Task details:
The data below needs to be returned exactly, line for line.

---*---

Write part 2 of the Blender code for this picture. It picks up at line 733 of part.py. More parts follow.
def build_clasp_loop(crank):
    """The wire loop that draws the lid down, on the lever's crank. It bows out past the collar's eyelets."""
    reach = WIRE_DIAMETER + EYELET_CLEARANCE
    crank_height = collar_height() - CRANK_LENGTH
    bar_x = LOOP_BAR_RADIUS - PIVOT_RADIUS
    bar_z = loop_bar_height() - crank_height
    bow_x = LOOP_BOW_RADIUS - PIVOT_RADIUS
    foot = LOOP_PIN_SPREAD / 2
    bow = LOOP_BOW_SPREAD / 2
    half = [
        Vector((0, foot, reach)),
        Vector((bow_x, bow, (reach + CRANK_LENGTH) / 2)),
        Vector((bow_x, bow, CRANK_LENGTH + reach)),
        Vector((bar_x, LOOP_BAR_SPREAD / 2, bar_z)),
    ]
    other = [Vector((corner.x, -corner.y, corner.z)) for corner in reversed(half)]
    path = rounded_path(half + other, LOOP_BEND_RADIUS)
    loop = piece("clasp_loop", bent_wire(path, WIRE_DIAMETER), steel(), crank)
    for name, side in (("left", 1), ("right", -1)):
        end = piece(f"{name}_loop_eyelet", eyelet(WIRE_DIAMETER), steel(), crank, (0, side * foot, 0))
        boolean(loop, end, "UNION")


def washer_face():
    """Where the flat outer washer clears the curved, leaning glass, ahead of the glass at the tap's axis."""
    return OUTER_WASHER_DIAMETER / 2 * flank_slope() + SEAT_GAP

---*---

Solution for this exercise:
Write part 2 of the Blender code for this picture. It picks up at line 733 of part.py. More parts follow.
def build_clasp_loop(crank):
    """The wire loop that draws the lid down, on the lever's crank. It bows out past the collar's eyelets."""
    reach = WIRE_DIAMETER + EYELET_CLEARANCE
    crank_height = collar_height() - CRANK_LENGTH
    bar_x = LOOP_BAR_RADIUS - PIVOT_RADIUS
    bar_z = loop_bar_height() - crank_height
    bow_x = LOOP_BOW_RADIUS - PIVOT_RADIUS
    foot = LOOP_PIN_SPREAD / 2
    bow = LOOP_BOW_SPREAD / 2
    half = [
        Vector((0, foot, reach)),
        Vector((bow_x, bow, (reach + CRANK_LENGTH) / 2)),
        Vector((bow_x, bow, CRANK_LENGTH + reach)),
        Vector((bar_x, LOOP_BAR_SPREAD / 2, bar_z)),
    ]
    other = [Vector((corner.x, -corner.y, corner.z)) for corner in reversed(half)]
    path = rounded_path(half + other, LOOP_BEND_RADIUS)
    loop = piece("clasp_loop", bent_wire(path, WIRE_DIAMETER), steel(), crank)
    for name, side in (("left", 1), ("right", -1)):
        end = piece(f"{name}_loop_eyelet", eyelet(WIRE_DIAMETER), steel(), crank, (0, side * foot, 0))
        boolean(loop, end, "UNION")


def washer_face():
    """Where the flat outer washer clears the curved, leaning glass, ahead of the glass at the tap's axis."""
    return OUTER_WASHER_DIAMETER / 2 * flank_slope() + SEAT_GAP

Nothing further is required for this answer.